Flying to New Zealand was actually a pleasant trip. I got on plane at 7:30 in Vancouver, got to sleep a bit on the way to Honolulu and then spent some time in the open air airport there before getting on my next plane at 2:30 am ready to sleep. I didn’t even have to buy a blanket or food. There were about 6 of the team on the flight and more in Auckland when we arrived. Wendy and I caught I ride out to Rotorua with Rob Jones. It took about three hours of driving through lush green farmland to arrive at our destination.

Rotorua is built on a thermal area and we were able to enjoy the benefits of that natural phenomenon when frequenting the hotel mineral pools and spa baths. Even the heating and warm water for the rooms was from the underground water supply. New Zealand was a bit chilly, it being their winter so it did get down to -4 over night at times and we awoke to frosted roof tops and icy puddles.

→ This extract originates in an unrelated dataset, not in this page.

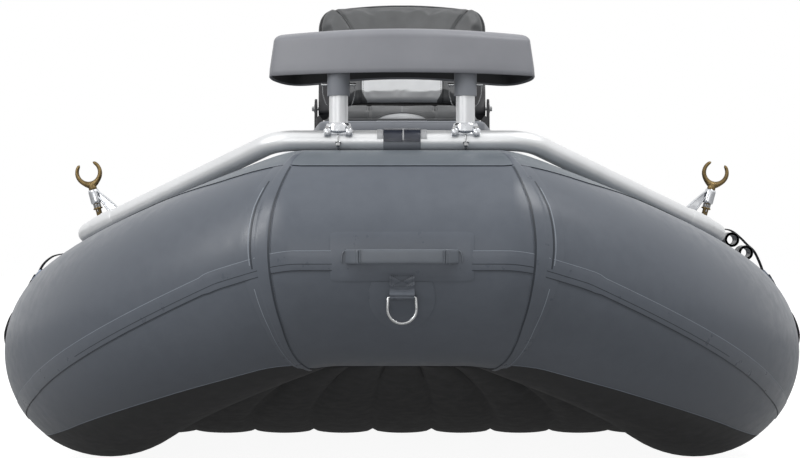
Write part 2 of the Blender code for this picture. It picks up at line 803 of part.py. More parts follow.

I got onto the course Monday and was immediately relieved. Reading the course reports it sounded like there were going to be a lot of man made obstacles trying to create a technical course. I was worried the “ominous bone yard” and “Log drops” were just going to be flow and speed destroyers without adding a challenging technical element, but the course designers had done a great job. We started in a “paddock” and were then fed into an ~ 8 min step climb with a couple chutes added in. We emerged from the climb at the top of a gondola crossed under the DH course and were sent down an incredibly naturally undulating field. If you were going too fast or hit the wrong line there was definitely some good launch to crash potential. After this comes the hardest part of the course, a slight graded grass climb up to the top feed-zone. Then it’s into the DH. We started with a couple drops and then switch backed up and down the hill side using all the terrain to get in tight steep corners and power climbs. There were a couple chutes, a log wedge which led into a series of log drops and finally the bone yard which fed you onto a couple short climbs before reaching the Start finish area. It was fun and challenging.